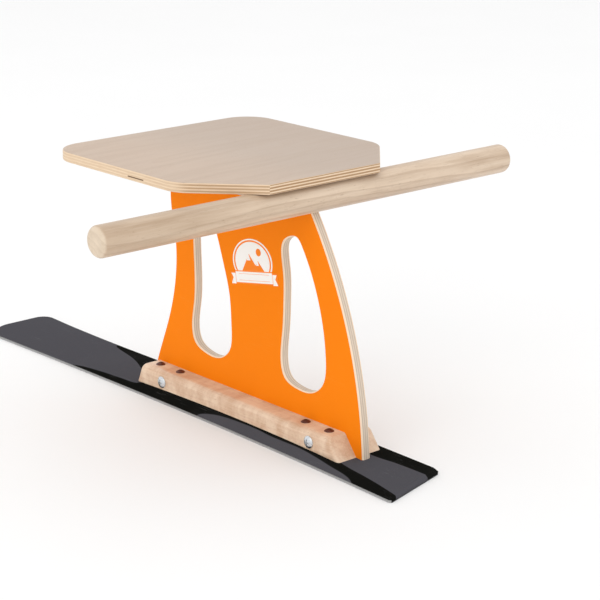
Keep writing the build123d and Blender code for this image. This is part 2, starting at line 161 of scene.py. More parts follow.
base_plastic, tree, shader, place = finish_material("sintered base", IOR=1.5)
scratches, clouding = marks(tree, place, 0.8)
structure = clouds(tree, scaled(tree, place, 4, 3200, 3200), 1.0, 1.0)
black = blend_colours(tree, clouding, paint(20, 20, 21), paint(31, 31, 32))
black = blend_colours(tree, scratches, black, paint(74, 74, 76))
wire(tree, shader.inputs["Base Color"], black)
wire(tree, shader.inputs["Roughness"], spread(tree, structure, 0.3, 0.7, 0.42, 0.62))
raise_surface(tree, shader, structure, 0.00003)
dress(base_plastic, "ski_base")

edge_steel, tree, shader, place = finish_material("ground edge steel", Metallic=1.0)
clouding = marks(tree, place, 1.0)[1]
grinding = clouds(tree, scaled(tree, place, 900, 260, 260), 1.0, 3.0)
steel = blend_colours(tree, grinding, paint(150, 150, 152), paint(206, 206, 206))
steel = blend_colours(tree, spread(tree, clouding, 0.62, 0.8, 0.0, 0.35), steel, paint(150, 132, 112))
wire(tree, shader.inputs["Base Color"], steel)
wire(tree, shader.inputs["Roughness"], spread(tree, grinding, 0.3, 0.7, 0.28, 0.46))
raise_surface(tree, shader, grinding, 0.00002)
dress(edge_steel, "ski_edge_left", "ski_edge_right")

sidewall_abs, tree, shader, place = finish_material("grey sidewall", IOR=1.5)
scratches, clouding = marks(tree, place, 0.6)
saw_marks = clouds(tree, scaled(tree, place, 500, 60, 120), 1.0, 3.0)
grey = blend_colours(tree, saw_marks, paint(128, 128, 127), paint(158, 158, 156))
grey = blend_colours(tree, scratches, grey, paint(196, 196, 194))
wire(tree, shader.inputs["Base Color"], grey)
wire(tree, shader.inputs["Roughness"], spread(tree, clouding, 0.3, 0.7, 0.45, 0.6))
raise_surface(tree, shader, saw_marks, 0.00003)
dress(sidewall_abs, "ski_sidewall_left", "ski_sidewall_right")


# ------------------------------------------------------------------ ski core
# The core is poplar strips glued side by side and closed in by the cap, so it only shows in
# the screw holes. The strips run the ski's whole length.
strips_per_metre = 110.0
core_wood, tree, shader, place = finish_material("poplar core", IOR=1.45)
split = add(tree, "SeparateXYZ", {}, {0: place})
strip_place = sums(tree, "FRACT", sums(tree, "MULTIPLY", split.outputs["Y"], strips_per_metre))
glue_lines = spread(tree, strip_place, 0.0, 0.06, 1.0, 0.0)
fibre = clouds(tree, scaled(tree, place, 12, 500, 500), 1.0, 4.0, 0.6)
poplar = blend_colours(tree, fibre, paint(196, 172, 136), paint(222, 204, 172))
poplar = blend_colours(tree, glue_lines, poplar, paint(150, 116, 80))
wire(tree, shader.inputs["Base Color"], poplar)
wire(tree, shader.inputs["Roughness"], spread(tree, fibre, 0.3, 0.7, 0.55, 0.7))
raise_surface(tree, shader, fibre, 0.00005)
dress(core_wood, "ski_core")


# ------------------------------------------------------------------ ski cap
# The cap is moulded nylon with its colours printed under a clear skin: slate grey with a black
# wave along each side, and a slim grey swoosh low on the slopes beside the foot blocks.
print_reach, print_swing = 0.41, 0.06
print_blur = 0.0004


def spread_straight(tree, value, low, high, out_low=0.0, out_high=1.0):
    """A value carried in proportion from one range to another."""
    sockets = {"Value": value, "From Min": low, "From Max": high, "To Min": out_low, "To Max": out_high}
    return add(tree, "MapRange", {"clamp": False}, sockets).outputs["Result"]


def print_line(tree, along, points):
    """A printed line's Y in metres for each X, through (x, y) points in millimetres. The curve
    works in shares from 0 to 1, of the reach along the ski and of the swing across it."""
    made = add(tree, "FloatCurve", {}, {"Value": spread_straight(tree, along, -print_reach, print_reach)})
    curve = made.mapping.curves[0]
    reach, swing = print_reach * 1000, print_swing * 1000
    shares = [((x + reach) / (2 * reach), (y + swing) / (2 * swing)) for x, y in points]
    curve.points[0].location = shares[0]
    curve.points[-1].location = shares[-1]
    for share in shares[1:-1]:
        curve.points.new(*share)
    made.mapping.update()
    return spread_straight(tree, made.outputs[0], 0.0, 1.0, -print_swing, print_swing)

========

[The task]
Set down the listing in full, keeping every word exactly as it is.

[Written response]
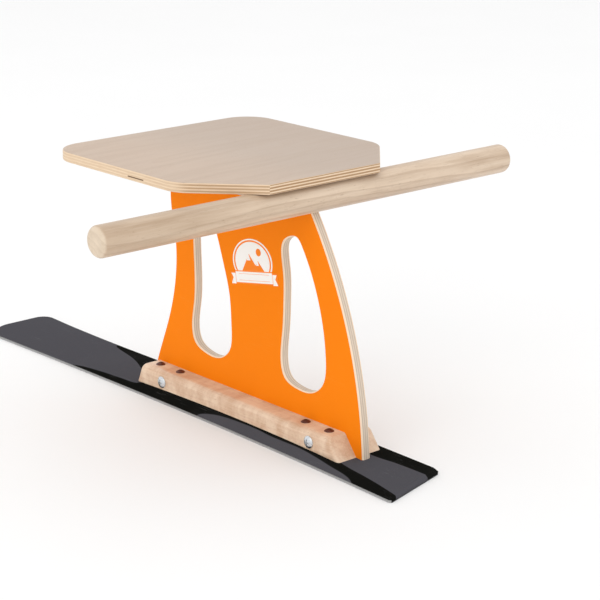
Keep writing the build123d and Blender code for this image. This is part 2, starting at line 161 of scene.py. More parts follow.
base_plastic, tree, shader, place = finish_material("sintered base", IOR=1.5)
scratches, clouding = marks(tree, place, 0.8)
structure = clouds(tree, scaled(tree, place, 4, 3200, 3200), 1.0, 1.0)
black = blend_colours(tree, clouding, paint(20, 20, 21), paint(31, 31, 32))
black = blend_colours(tree, scratches, black, paint(74, 74, 76))
wire(tree, shader.inputs["Base Color"], black)
wire(tree, shader.inputs["Roughness"], spread(tree, structure, 0.3, 0.7, 0.42, 0.62))
raise_surface(tree, shader, structure, 0.00003)
dress(base_plastic, "ski_base")

edge_steel, tree, shader, place = finish_material("ground edge steel", Metallic=1.0)
clouding = marks(tree, place, 1.0)[1]
grinding = clouds(tree, scaled(tree, place, 900, 260, 260), 1.0, 3.0)
steel = blend_colours(tree, grinding, paint(150, 150, 152), paint(206, 206, 206))
steel = blend_colours(tree, spread(tree, clouding, 0.62, 0.8, 0.0, 0.35), steel, paint(150, 132, 112))
wire(tree, shader.inputs["Base Color"], steel)
wire(tree, shader.inputs["Roughness"], spread(tree, grinding, 0.3, 0.7, 0.28, 0.46))
raise_surface(tree, shader, grinding, 0.00002)
dress(edge_steel, "ski_edge_left", "ski_edge_right")

sidewall_abs, tree, shader, place = finish_material("grey sidewall", IOR=1.5)
scratches, clouding = marks(tree, place, 0.6)
saw_marks = clouds(tree, scaled(tree, place, 500, 60, 120), 1.0, 3.0)
grey = blend_colours(tree, saw_marks, paint(128, 128, 127), paint(158, 158, 156))
grey = blend_colours(tree, scratches, grey, paint(196, 196, 194))
wire(tree, shader.inputs["Base Color"], grey)
wire(tree, shader.inputs["Roughness"], spread(tree, clouding, 0.3, 0.7, 0.45, 0.6))
raise_surface(tree, shader, saw_marks, 0.00003)
dress(sidewall_abs, "ski_sidewall_left", "ski_sidewall_right")


# ------------------------------------------------------------------ ski core
# The core is poplar strips glued side by side and closed in by the cap, so it only shows in
# the screw holes. The strips run the ski's whole length.
strips_per_metre = 110.0
core_wood, tree, shader, place = finish_material("poplar core", IOR=1.45)
split = add(tree, "SeparateXYZ", {}, {0: place})
strip_place = sums(tree, "FRACT", sums(tree, "MULTIPLY", split.outputs["Y"], strips_per_metre))
glue_lines = spread(tree, strip_place, 0.0, 0.06, 1.0, 0.0)
fibre = clouds(tree, scaled(tree, place, 12, 500, 500), 1.0, 4.0, 0.6)
poplar = blend_colours(tree, fibre, paint(196, 172, 136), paint(222, 204, 172))
poplar = blend_colours(tree, glue_lines, poplar, paint(150, 116, 80))
wire(tree, shader.inputs["Base Color"], poplar)
wire(tree, shader.inputs["Roughness"], spread(tree, fibre, 0.3, 0.7, 0.55, 0.7))
raise_surface(tree, shader, fibre, 0.00005)
dress(core_wood, "ski_core")


# ------------------------------------------------------------------ ski cap
# The cap is moulded nylon with its colours printed under a clear skin: slate grey with a black
# wave along each side, and a slim grey swoosh low on the slopes beside the foot blocks.
print_reach, print_swing = 0.41, 0.06
print_blur = 0.0004


def spread_straight(tree, value, low, high, out_low=0.0, out_high=1.0):
    """A value carried in proportion from one range to another."""
    sockets = {"Value": value, "From Min": low, "From Max": high, "To Min": out_low, "To Max": out_high}
    return add(tree, "MapRange", {"clamp": False}, sockets).outputs["Result"]


def print_line(tree, along, points):
    """A printed line's Y in metres for each X, through (x, y) points in millimetres. The curve
    works in shares from 0 to 1, of the reach along the ski and of the swing across it."""
    made = add(tree, "FloatCurve", {}, {"Value": spread_straight(tree, along, -print_reach, print_reach)})
    curve = made.mapping.curves[0]
    reach, swing = print_reach * 1000, print_swing * 1000
    shares = [((x + reach) / (2 * reach), (y + swing) / (2 * swing)) for x, y in points]
    curve.points[0].location = shares[0]
    curve.points[-1].location = shares[-1]
    for share in shares[1:-1]:
        curve.points.new(*share)
    made.mapping.update()
    return spread_straight(tree, made.outputs[0], 0.0, 1.0, -print_swing, print_swing)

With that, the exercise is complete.